Minnesota has 10 times more venture capital than Wisconsin? Exactly, says Price Waterhouse, the bible for these figures.

The Itasca Project said Minnesota has an "uncompetitive tax structure." It doesn't. It wouldn't have succeeded so well over the years if it did.

But sadly, the Itasca Project, a group that does much good, has elected to throw its lot in with those who run down the street yelling, "Don't buy at Macy's. Their manufacturer's suggested retail prices are horrible."

I have often wondered how much better the state's jobs performance might have been in recent years had it had a governor and a business lobby a little less obsessed with badmouthing Minnesota.

So how does the project make its argument? Same as always -- by referencing the usual suspect suspects. The antitax lobby has set up a number of groups such as the Tax Foundation and the Small Business Survival Council that exist almost solely to produce "rankings" to punish states that use a corporate income tax or an individual income tax. In these rankings, South Dakota, with no corporate income or individual income tax, is almost always No. 1. Minnesota is always near the bottom.

This is a longstanding con. I reviewed one of these "rankings" 25 years ago in a CitiBusiness article. Then, as now, South Dakota was No. 1 and Minnesota was near the bottom. I found that high rankings were not associated with high job growth. I wrote: "Welcome to the Alice in Wonderland world of state business climate rankings, where the states that get the rankings seldom get the jobs."

Twenty-five years later, South Dakota is still No. 1, and it isn't much closer to Minnesota economically than it ever was.

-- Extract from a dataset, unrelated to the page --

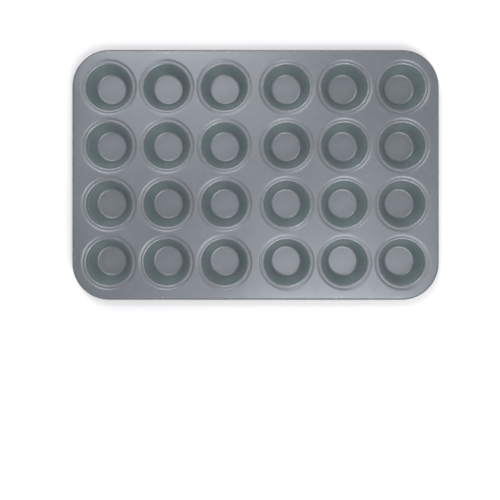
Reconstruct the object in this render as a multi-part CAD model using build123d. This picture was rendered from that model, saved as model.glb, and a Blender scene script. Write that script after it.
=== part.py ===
from build123d import *
import os
from math import atan2, copysign, cos, degrees, radians, sin, tan

# Muffin tin with 24 small cups, in millimetres. Z = 0 is the underside of the cups and the
# origin is below the middle of the deck. X runs along the six columns, Y along the four rows.
# The pierced deck carries 24 separately drawn cups: each cup's flange lies in a dished seat,
# and a bead swaged below the deck's collar locks it there. The deck's edge rolls over and is
# hemmed around a steel wire.

# Driving dimensions
LENGTH = 400.0  # over the rim, along X
WIDTH = 273.0  # over the rim, along Y
HEIGHT = 22.0  # from the cups' underside to the deck's top
SHEET = 0.6  # thickness of the steel of the deck and the cups
COLUMNS = 6
ROWS = 4
COLUMN_PITCH = 62.8  # between cup centres along X, within each half of the deck
HALVES_APART = 5.2  # more than that between the two middle columns
ROW_PITCH = 63.5  # between cup centres along Y

# Cups
WALL_LEAN = 21.0  # degrees between the wall and the vertical
BASE_RADIUS = 16.7  # where the wall's inner face meets the floor's, before rounding
BASE_ROUND = 3.0  # inside the cup
LIP_ROUND = 2.8  # top of the lip, from the flange to the wall
FLANGE_RADIUS = 27.8
BEAD_TOP = 2.9  # below the deck's top
BEAD_HEIGHT = 1.5
BEAD_DEPTH = 0.45
BEAD_CREST_ROUND = 0.3
BEAD_EDGE_ROUND = 0.9

# Dished seats in the deck
DISH_RADIUS = 31.1  # where the deck starts to dip
SEAT_RADIUS = 28.0  # where the seat is flat, one sheet lower
COLLAR_DEPTH = 2.5  # from the deck's top to the collar's lower edge
COLLAR_ROUND = LIP_ROUND - SHEET  # as the underside of the cup's lip
COLLAR_GAP = 0.05  # between the collar and the cup's wall

# Rim and hem
CORNER_RADIUS = (LENGTH - (COLUMNS - 1) * COLUMN_PITCH - HALVES_APART) / 2
ROLL_RADIUS = 3.2  # outer face of the edge where the deck turns down
RIM_FLAT = 4.8  # upright part of the rim, above the hem
HEM_RADIUS = 2.2  # outer face of the curl around the wire
HEM_TURN = 262.0  # degrees
WIRE_DIAMETER = 3.1
WIRE_GAP = 0.5  # between the wire's butted ends


def wall_radius(height):
    """Radius of the inner face of a cup's straight wall at a height."""
    return BASE_RADIUS + (height - SHEET) * tan(radians(WALL_LEAN))


def sheet_profile(edges, side=Side.LEFT):
    """Cross-section, in the XZ plane, of a sheet that lies to one side of a line of edges."""
    return Plane.XZ * make_face(offset(Wire(edges), amount=SHEET, side=side))


def cup_places():
    """Name and place of every cup: row 1 lies at +Y, column 1 at -X."""
    places = {}
    for row in range(ROWS):
        for column in range(COLUMNS):
            steps = column - (COLUMNS - 1) / 2
            x = steps * COLUMN_PITCH + copysign(HALVES_APART / 2, steps)
            y = ((ROWS - 1) / 2 - row) * ROW_PITCH
            places[f"cup_r{row + 1}_c{column + 1}"] = Pos(x, y, 0)
    return places


def make_cup():
    """One drawn cup: flange, rounded lip, swaged bead, leaning wall, rounded flat floor."""
    bead_start = HEIGHT - BEAD_TOP
    bead_middle = bead_start - BEAD_HEIGHT / 2
    bead_end = bead_start - BEAD_HEIGHT
    corners = [
        (FLANGE_RADIUS, HEIGHT),
        (wall_radius(HEIGHT), HEIGHT),
        (wall_radius(bead_start), bead_start),
        (wall_radius(bead_middle) + BEAD_DEPTH, bead_middle),
        (wall_radius(bead_end), bead_end),
        (BASE_RADIUS, SHEET),
        (0, SHEET),
    ]
    rounds = [LIP_ROUND, BEAD_EDGE_ROUND, BEAD_CREST_ROUND, BEAD_EDGE_ROUND, BASE_ROUND]
    inner_face = FilletPolyline(*corners, radius=rounds)
    return revolve(sheet_profile(inner_face.edges()), Axis.Z)


def make_seat():
    """The deck around one hole: an S-shaped dip, a flat seat and a turned-down collar."""
    run = DISH_RADIUS - SEAT_RADIUS
    slope = atan2(SHEET, run)
    dip_radius = run / (2 * sin(2 * slope))
    dip_turn = degrees(2 * slope)
    dip = JernArc((DISH_RADIUS, HEIGHT), (-1, 0), dip_radius, dip_turn)
    rise = JernArc(dip @ 1, dip % 1, dip_radius, -dip_turn)
    seat_height = HEIGHT - SHEET
    collar_end = HEIGHT - COLLAR_DEPTH
    wall_offset = (SHEET + COLLAR_GAP) / cos(radians(WALL_LEAN))
    collar = FilletPolyline(
        (SEAT_RADIUS, seat_height),
        (wall_radius(seat_height) + wall_offset, seat_height),
        (wall_radius(collar_end) + wall_offset, collar_end),
        radius=COLLAR_ROUND,
    )
    return revolve(sheet_profile(dip.edges() + rise.edges() + collar.edges()), Axis.Z)


def rim_profile():
    """Rolled edge and hem, drawn outwards from the axis of a corner."""
    roll = JernArc((CORNER_RADIUS - ROLL_RADIUS, HEIGHT), (1, 0), ROLL_RADIUS, -90)
    upright = Line(roll @ 1, roll @ 1 - Vector(0, RIM_FLAT))
    hem = JernArc(upright @ 1, upright % 1, HEM_RADIUS, -HEM_TURN)
    return sheet_profile(roll.edges() + upright.edges() + hem.edges(), Side.RIGHT)


def make_rim():
    """Four straight runs of the rolled rim and four round corners, as a list of solids."""
    profile = rim_profile()
    corner = revolve(profile, Axis.Z, 90)
    pieces = []
    for quarter in range(4):
        across, along = (LENGTH, WIDTH) if quarter % 2 == 0 else (WIDTH, LENGTH)
        reach = across / 2 - CORNER_RADIUS
        half_run = along / 2 - CORNER_RADIUS
        side = extrude(profile, amount=half_run, both=True)
        pieces.append(Rot(0, 0, 90 * quarter) * Pos(reach, 0, 0) * side)
        pieces.append(Rot(0, 0, 90 * quarter) * Pos(reach, half_run, 0) * corner)
    return pieces


def make_deck():
    """The pierced top sheet with its 24 seats, its rolled rim and its hem."""
    places = cup_places().values()
    flat_length = LENGTH - 2 * ROLL_RADIUS
    flat_width = WIDTH - 2 * ROLL_RADIUS
    outline = RectangleRounded(flat_length, flat_width, CORNER_RADIUS - ROLL_RADIUS)
    holes = [place * Circle(DISH_RADIUS) for place in places]
    plate = Pos(0, 0, HEIGHT - SHEET) * extrude(outline - holes, SHEET)
    seat = make_seat()
    return plate + [place * seat for place in places] + make_rim()


def make_rim_wire():
    """Steel wire inside the hem, a rounded rectangle whose ends butt in the middle of a side."""
    half_length = LENGTH / 2 - HEM_RADIUS
    half_width = WIDTH / 2 - HEM_RADIUS
    half_gap = WIRE_GAP / 2
    corners = [
        (half_gap, half_width),
        (half_length, half_width),
        (half_length, -half_width),
        (-half_length, -half_width),
        (-half_length, half_width),
        (-half_gap, half_width),
    ]
    centre_height = HEIGHT - ROLL_RADIUS - RIM_FLAT
    path = Pos(0, 0, centre_height) * FilletPolyline(*corners, radius=CORNER_RADIUS - HEM_RADIUS)
    section = Plane(origin=path @ 0, z_dir=path % 0) * Circle(WIRE_DIAMETER / 2)
    return sweep(section, path)


os.makedirs("parts", exist_ok=True)
export_step(make_deck(), "parts/deck.step")
export_step(make_rim_wire(), "parts/rim_wire.step")
cup = make_cup()
for name, place in cup_places().items():
    export_step(place * cup, f"parts/{name}.step")
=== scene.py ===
from math import atan2, ceil, cos, pi, radians, sin, tan

import bmesh
import bpy
from bpy.props import FloatProperty, FloatVectorProperty, IntProperty, PointerProperty
from bpy.types import Operator, Panel, PropertyGroup
from mathutils import Matrix, Vector


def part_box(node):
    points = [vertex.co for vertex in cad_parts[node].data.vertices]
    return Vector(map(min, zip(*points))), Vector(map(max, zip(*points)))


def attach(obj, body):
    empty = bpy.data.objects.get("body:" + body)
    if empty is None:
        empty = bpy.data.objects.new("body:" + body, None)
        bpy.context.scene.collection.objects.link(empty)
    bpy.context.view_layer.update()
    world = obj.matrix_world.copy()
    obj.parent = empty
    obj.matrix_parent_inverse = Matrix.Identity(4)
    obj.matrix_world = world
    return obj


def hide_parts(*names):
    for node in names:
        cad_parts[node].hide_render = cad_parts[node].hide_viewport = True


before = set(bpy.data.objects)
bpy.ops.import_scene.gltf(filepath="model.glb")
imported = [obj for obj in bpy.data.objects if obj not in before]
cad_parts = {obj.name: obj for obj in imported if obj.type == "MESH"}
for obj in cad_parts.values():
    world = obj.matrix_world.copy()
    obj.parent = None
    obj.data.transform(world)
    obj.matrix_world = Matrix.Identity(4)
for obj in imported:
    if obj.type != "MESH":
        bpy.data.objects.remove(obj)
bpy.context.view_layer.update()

bl_info = {
    "name": "Muffin tin",
    "version": (1, 0, 0),
    "blender": (4, 5, 0),
    "location": "3D View > Sidebar > Muffin tin",
    "description": "Builds a sheet-steel muffin tin with a pierced deck, seated cups and a wired hem",
    "category": "Object",
}

CUP_NODES = sorted(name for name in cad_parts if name.startswith("cup_"))
DECK_LOW, DECK_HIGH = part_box("deck")
CUP_LOW, CUP_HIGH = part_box(CUP_NODES[0])
WIRE_LOW, WIRE_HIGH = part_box("rim_wire")
TOP = DECK_HIGH.z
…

It's all there on Minnesota's state website. Just Google "compare Minnesota." Use the interactive feature to see how Minnesota's business taxes are lower than Florida's. Learn all the things about Minnesota's great business climate that Pawlenty and the Itasca Project apparently don't want you to know.

The business leaders are correct that Minnesota needs to deal with a perception that Minnesota taxes businesses highly. They need to become part of the solution instead of part of the problem. And by closing deductions and credits, Minnesota could have a lower corporate income tax rate that mirrored more closely its actual collected rate.

What should the Itasca Project do? Easy. Acknowledge that actual taxes aren't the underlying problem. Then work a whole lot harder to find what really is depressing Minnesota's jobs and wages -- because something is.

Wayne Cox, of St. Paul, is executive director of Minnesota Citizens for Tax Justice.